WHAT THE TASK ASKS:
Copy all lines below containing "part".
──────── EXERCISE DATA ────────
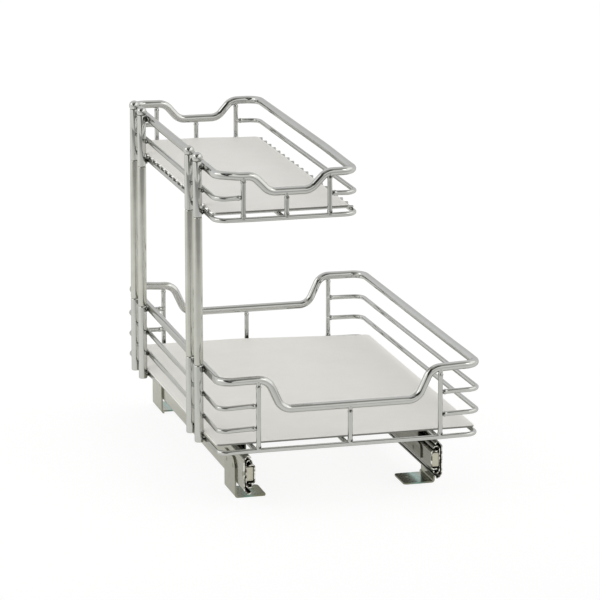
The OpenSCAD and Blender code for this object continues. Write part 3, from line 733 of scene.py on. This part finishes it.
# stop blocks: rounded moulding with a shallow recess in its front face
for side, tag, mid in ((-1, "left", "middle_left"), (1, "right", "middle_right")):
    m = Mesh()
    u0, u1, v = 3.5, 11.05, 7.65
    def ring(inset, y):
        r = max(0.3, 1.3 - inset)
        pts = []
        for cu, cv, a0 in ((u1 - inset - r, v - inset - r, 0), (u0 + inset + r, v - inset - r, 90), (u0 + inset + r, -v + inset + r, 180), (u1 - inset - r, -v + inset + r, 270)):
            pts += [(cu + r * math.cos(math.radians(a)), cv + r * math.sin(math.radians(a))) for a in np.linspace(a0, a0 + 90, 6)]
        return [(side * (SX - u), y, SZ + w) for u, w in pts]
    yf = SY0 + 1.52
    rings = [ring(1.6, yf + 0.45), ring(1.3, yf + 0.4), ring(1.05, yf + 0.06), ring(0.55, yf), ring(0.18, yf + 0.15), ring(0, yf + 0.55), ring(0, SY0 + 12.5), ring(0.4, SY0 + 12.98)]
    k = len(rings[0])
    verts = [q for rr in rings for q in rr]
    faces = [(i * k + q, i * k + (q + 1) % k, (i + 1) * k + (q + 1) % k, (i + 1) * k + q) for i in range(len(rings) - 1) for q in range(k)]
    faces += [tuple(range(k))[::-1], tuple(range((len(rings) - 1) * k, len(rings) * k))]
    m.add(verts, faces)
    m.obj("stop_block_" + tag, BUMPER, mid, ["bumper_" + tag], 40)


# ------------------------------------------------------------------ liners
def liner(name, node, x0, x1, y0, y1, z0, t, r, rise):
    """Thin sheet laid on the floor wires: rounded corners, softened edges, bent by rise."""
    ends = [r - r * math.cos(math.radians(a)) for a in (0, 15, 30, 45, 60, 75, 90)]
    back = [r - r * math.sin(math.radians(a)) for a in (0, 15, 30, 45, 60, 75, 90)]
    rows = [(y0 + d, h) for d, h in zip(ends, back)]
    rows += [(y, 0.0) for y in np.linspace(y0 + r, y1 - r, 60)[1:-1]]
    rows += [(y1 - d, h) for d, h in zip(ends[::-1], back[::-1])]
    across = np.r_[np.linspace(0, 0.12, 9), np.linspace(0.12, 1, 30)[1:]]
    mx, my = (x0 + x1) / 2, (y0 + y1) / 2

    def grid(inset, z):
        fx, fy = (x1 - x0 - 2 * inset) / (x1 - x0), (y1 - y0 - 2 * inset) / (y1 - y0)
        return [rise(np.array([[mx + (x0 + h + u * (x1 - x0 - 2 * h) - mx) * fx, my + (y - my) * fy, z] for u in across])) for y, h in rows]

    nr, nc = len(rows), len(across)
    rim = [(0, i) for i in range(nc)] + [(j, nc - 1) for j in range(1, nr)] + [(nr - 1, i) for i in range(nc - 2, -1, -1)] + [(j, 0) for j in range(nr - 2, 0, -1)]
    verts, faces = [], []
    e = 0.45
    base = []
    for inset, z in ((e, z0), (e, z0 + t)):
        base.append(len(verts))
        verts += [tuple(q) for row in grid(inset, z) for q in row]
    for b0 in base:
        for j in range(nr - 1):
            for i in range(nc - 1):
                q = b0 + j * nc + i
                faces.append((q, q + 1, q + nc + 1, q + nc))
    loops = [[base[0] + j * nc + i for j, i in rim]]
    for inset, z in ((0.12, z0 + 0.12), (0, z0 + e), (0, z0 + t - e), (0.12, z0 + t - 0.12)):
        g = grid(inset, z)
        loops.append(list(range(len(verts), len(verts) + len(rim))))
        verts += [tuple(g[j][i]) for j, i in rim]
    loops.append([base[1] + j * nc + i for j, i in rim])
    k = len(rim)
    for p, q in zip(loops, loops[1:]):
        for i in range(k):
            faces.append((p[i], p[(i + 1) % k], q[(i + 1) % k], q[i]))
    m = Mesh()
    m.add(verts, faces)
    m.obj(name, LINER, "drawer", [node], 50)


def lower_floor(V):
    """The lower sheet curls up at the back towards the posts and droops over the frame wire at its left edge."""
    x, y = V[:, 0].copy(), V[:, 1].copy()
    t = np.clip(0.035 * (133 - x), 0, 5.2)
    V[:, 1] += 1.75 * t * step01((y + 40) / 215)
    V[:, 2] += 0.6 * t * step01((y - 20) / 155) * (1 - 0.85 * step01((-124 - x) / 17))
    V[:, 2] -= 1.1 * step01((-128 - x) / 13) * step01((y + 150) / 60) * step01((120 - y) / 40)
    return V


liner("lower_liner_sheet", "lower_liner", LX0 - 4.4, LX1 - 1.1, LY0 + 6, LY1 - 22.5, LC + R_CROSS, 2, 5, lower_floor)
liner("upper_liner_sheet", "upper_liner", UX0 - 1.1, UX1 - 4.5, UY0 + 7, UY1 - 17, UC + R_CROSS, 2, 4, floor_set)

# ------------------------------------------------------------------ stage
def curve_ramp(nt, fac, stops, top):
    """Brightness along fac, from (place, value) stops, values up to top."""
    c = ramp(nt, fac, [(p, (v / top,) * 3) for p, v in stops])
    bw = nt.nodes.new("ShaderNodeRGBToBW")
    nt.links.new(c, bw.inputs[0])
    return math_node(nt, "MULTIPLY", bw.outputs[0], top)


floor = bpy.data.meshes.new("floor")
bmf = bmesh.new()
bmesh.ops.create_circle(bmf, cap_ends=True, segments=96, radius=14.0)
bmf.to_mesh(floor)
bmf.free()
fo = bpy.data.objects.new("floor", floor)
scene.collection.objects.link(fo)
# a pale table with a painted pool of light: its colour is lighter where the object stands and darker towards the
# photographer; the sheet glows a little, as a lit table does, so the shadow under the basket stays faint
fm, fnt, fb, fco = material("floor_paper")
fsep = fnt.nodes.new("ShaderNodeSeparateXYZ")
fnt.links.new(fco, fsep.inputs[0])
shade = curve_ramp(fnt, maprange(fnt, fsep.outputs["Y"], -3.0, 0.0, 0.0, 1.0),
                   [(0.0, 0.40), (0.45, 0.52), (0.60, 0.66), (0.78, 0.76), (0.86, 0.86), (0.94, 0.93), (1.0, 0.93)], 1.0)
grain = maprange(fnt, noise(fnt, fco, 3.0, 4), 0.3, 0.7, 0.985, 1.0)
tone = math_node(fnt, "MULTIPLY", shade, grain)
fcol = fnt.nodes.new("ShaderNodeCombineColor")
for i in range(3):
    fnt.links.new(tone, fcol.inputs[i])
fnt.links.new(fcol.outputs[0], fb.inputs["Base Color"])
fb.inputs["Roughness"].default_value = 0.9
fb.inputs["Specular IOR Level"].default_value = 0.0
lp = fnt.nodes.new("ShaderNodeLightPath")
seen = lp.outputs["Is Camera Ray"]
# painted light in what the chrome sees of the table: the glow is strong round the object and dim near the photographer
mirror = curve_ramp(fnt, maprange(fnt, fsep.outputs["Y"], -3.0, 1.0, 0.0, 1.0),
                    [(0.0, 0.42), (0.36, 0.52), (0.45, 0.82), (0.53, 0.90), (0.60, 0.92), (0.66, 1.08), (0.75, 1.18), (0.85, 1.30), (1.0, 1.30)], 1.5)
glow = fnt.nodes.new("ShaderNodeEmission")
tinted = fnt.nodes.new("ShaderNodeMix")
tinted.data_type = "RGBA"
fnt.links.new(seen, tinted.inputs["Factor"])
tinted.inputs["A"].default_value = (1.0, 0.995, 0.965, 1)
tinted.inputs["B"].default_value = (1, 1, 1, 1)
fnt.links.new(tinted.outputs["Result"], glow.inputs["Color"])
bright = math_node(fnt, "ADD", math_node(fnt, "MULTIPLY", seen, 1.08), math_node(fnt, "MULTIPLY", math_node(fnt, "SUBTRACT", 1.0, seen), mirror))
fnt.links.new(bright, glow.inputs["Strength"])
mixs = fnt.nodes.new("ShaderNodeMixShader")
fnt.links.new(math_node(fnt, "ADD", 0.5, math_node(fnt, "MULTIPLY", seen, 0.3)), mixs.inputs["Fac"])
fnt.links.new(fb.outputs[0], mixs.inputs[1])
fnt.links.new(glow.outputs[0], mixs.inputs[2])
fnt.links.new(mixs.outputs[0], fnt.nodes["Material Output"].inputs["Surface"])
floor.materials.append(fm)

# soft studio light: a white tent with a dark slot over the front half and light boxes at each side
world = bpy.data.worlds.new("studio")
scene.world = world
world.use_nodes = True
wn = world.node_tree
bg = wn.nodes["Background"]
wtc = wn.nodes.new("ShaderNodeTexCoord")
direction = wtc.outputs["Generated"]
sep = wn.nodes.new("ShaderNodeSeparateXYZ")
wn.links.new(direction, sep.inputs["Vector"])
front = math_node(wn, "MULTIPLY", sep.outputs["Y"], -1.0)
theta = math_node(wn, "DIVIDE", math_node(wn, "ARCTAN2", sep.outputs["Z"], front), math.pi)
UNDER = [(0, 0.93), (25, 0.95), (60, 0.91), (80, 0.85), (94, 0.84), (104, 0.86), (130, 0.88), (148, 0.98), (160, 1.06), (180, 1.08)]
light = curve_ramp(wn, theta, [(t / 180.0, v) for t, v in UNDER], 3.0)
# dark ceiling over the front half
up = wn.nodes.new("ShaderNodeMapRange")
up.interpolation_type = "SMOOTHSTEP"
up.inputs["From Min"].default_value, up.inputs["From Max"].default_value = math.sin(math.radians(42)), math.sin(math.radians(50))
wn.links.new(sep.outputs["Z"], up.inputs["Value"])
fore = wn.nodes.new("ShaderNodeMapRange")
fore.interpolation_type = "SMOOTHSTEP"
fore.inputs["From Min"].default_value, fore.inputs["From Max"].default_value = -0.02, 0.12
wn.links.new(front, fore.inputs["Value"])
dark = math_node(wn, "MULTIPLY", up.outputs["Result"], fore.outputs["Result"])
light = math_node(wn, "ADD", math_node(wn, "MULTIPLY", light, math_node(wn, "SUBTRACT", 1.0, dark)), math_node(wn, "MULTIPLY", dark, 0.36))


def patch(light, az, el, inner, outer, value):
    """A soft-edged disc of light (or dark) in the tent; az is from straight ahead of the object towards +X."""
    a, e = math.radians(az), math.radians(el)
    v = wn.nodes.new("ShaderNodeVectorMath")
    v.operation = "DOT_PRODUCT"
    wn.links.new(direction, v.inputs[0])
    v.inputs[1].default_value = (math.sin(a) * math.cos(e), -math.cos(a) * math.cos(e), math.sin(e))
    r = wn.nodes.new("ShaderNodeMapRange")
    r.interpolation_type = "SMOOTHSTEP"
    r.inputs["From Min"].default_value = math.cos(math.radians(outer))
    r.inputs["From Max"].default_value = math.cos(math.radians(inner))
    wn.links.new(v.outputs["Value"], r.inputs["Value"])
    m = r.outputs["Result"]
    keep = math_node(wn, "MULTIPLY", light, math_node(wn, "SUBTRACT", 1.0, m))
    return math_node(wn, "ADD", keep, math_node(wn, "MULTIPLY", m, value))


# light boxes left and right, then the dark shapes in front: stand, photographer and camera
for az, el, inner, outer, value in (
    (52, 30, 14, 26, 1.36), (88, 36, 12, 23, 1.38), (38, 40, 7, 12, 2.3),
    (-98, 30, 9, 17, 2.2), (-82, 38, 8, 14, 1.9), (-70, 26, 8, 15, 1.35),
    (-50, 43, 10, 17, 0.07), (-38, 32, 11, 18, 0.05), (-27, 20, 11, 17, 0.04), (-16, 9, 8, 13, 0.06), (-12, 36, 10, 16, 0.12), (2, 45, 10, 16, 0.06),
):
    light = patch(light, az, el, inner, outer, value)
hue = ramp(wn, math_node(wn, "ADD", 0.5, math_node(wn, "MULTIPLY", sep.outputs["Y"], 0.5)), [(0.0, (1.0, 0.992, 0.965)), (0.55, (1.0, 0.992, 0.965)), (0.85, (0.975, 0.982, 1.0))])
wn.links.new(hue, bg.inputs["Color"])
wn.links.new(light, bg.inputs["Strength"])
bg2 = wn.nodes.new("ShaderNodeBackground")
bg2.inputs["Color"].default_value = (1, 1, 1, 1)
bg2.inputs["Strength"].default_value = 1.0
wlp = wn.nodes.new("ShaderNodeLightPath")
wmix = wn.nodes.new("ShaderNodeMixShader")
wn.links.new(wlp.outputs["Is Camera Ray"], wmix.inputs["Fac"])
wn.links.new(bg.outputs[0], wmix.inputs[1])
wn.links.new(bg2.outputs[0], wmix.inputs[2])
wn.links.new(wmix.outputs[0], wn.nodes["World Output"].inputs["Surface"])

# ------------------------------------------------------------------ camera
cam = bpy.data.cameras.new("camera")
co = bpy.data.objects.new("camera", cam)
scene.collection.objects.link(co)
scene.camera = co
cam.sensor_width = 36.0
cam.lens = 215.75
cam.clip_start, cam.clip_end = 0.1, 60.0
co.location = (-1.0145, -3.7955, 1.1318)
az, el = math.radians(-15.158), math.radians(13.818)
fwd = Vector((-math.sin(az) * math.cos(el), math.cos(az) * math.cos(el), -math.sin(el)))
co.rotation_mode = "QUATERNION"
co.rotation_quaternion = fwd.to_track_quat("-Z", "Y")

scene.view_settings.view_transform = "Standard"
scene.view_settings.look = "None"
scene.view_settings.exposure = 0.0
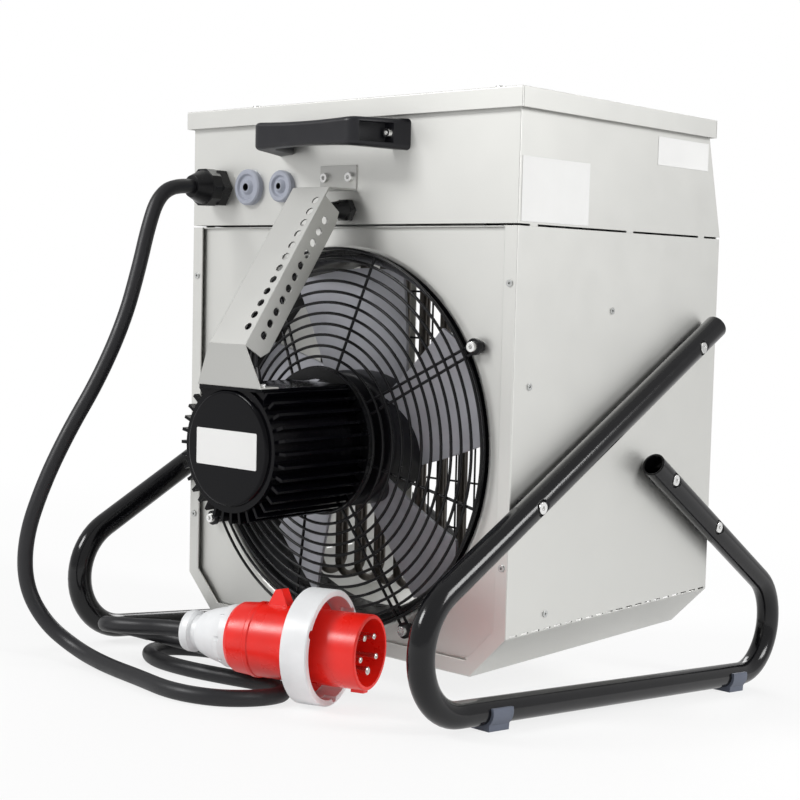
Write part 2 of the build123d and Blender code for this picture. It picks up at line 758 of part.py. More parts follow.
────────
COMPLETE OUTPUT:
The OpenSCAD and Blender code for this object continues. Write part 3, from line 733 of scene.py on. This part finishes it.
Write part 2 of the build123d and Blender code for this picture. It picks up at line 758 of part.py. More parts follow.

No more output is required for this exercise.